November 10th to December 23rd, 2010
Notes for the exhibition:
Once, a long while ago, I was in a jewelry shop when I overheard a customer ask the owner, pointing to a ring in a case by the window, “Is it real?” The jeweler replied, “If you can hold it in your hand it is real.”
I make objects and installations that explore spaces that often exist beyond our perceptual abilities, spaces that exist because I dare to imagine them or have the courage to celebrate them once I have discovered them for myself. My sculptures and installations include everyday materials; however, their tension and the awkward reality they portray, stems from the source of their construction being equal parts real and imagined.
For example, on first glance a viewer might casually guess that some of my sculptures resemble specimens from the sea or images from a petri dish. Yet on close inspection, they find dingle balls from the dollar store, electrical wiring from home depot or foil from the kitchen. These materials are manipulated and juxtaposed with organic materials and traditional sculpture supplies. Seen together a new reality emerges and the sculptures suddenly sing their own shrill quirky songs.
For several years now I have been working on the Architecture of a Scent series.
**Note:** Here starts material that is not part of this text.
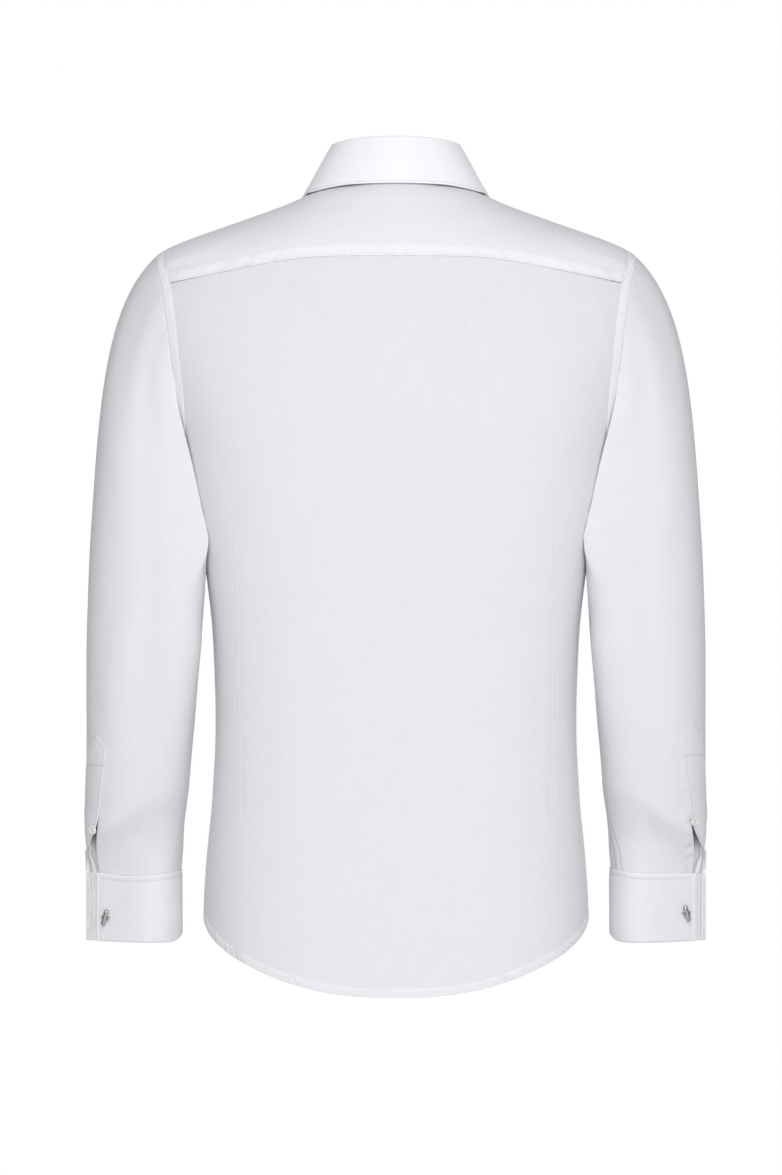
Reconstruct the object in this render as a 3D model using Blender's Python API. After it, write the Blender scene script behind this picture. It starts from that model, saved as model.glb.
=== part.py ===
"""Long sleeve dress shirt, filled out as if worn, with double cuffs and cufflinks.

Frame: +Z up, front towards -Y, the wearer's left towards +X. The origin is the middle of the
neck opening, at the height where the shoulder lines meet the collar. The tables and the named
sizes are in millimetres and degrees; the meshes are in metres.
"""

import math

import bmesh
import bpy
import numpy as np
from mathutils import Matrix, Vector

MM = 0.001

# Cloth
WALL = 1.2  # every cloth wall
SEAM_GAP = 0.3  # between two pieces at a seam
LAP_REACH = 15.0  # each front runs this far past the centre line
LAP_LIFT = 2.0  # the left front stands this far off the right one where they lap
LAP_RAMP = 34.0  # over which the left front rises to that

# Numbers of cells, shared by the pieces that meet at a seam
SEAM_CELLS = 8  # half of the back yoke seam
SHOULDER_CELLS = 6  # armhole edge of the yoke
ARMHOLE_CELLS = 7  # armhole edge of the back, and of a front
SIDE_CELLS = 13  # side seam
NECK_CELLS = 4  # neck edge of a front, from the yoke to the centre line
FRONT_SEAM_CELLS = 5  # front yoke seam
SLEEVE_CELLS = 2 * ARMHOLE_CELLS + SHOULDER_CELLS  # round a sleeve
SLIT_COLUMN = 2  # cells from the top of the shoulder to the sleeve slit, round the back
SLIT_DEGREES = 360 * SLIT_COLUMN / SLEEVE_CELLS

# Collar
FALL_ROLL = 1.7  # outer radius of the roll where the collar turns over
FALL_FRONT_ROLL = 1.2  # added to it at the front, where the fall covers the lapped stand
FALL_FRONT_TURN = 120  # where that starts, in degrees from the centre back
FALL_FRONT_RUN = 40
FALL_ROLL_TURNS = (180, 125, 70, 15)  # points of the roll, from the inside over the top
FALL_START = 1.4  # straight rise above the stand before the roll
FALL_END = 1.5  # from each end of the fall to the centre line
FALL_BOW = 0.8  # how far the turned-down leaf bows out half way
STAND_BOW = 0.8

# Cuffs and sleeve ends
CUFF_TOP = -641.5  # free edge of the turned-back layer
CUFF_FOLD = -706.0  # bottom fold
CUFF_LAYER_GAP = 1.8  # between the two layers of a cuff
CUFF_CELLS = 34
PLAN_STEPS = 200  # of the smooth curve through the cuff's plan
FOLD_RADIUS = 2.0
FOLD_BEVEL = 1.0
FOLD_WALL = 2.2  # height of the cloth at the fold
FOLD_RISE = 6.0  # the fold runs up at the side next to the body
FOLD_RISE_FROM = 224.0  # distance from the middle of the shirt where it starts to

# Buttonholes and cufflinks
FIN_SLANT = 25.0  # the two ends of a cuff meet in a fin that slants this much to the front
FIN_MIDDLE = (274.0, -23.7)  # between its layers, half way along the buttonhole
FIN_HALF = 4.6  # from there to either face
HOLE_LENGTH = 15.0
HOLE_HEIGHT = 3.8
LINK_POST_RADIUS = 1.5
LINK_BAR_LENGTH = 16.5
LINK_BAR_RADIUS = 2.3
LINK_BAR_TILT = -17.0
LINK_FACE_RADIUS = 6.5
LINK_FLANGE_RADIUS = 5.5
LINK_CLEARANCE = 0.35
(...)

The twisting of space in Indian miniature painting and the compression of space in industrial schematic drawings helped spark this series of work. I began by trying to imagine what these types of spaces would look like as three-dimensional form. I wondered how I could make these forms exist in the real world, with the challenging and sobering effects of gravity, yet suggest the wonder, strangeness and weightlessness of the micro or macroscopic worlds beyond our bodies perceptual limits or the dreamscapes of our busy days and restfull nights -- places we enter only with the aid of powerful lenses or our imagination.
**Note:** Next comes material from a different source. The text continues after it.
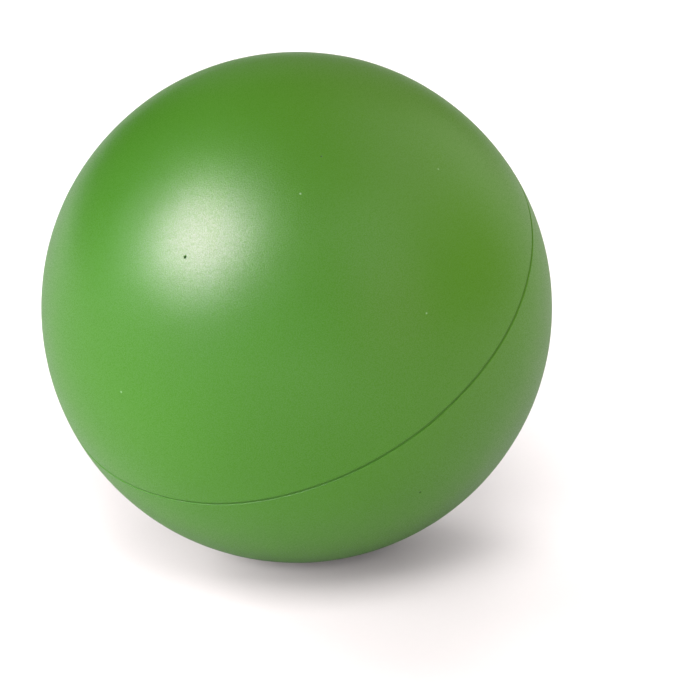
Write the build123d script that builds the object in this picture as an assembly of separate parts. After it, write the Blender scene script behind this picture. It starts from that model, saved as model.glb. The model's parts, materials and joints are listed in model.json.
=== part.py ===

I wanted these sculptures to shift scale within each individual work like industrial schematic drawings, to go from the scale of our everyday world to the scale of a chemical model (This is easily done on paper but three dimensionally very difficult). During the process of building the first sculptures in the series, I observed and liked the way these forms suggested being part of a larger system. You sensed that they have some sort of purpose but you couldn’t really figure it out. They have a presence and familiarity that invokes the natural world without resorting to naturalism or realism and glories in an overt artificiality without lapsing into mere decoration.
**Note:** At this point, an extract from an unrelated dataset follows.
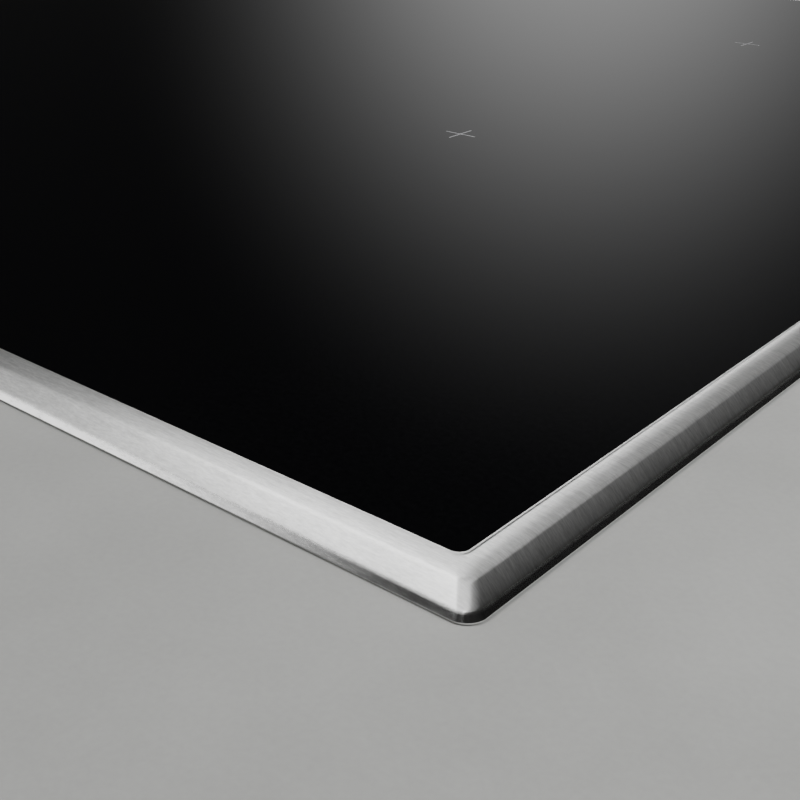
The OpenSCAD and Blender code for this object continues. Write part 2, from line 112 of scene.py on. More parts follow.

Architecture of a Scent: Somewhere off the coast of Davenport. This work breaks new ground by grafting a different kind of space to the two primary spaces employed in the earlier works in the series. A landscape view is now combined with a specimen and chemical model view to create a more complex and challenging work. This new work at one moment suggests a shimmering cliff off the coast of Northern California blanketed in the spring with fields of tender yellow green mustard, then shifts almost instantaneously to a sparkling barnacle encrusted specimen view; then it flickers again presenting a microscopic view or an abstraction of a form illustrated via a chemical model. It becomes the building blocks of the organism itself having germinated and grown into its own ecosystem.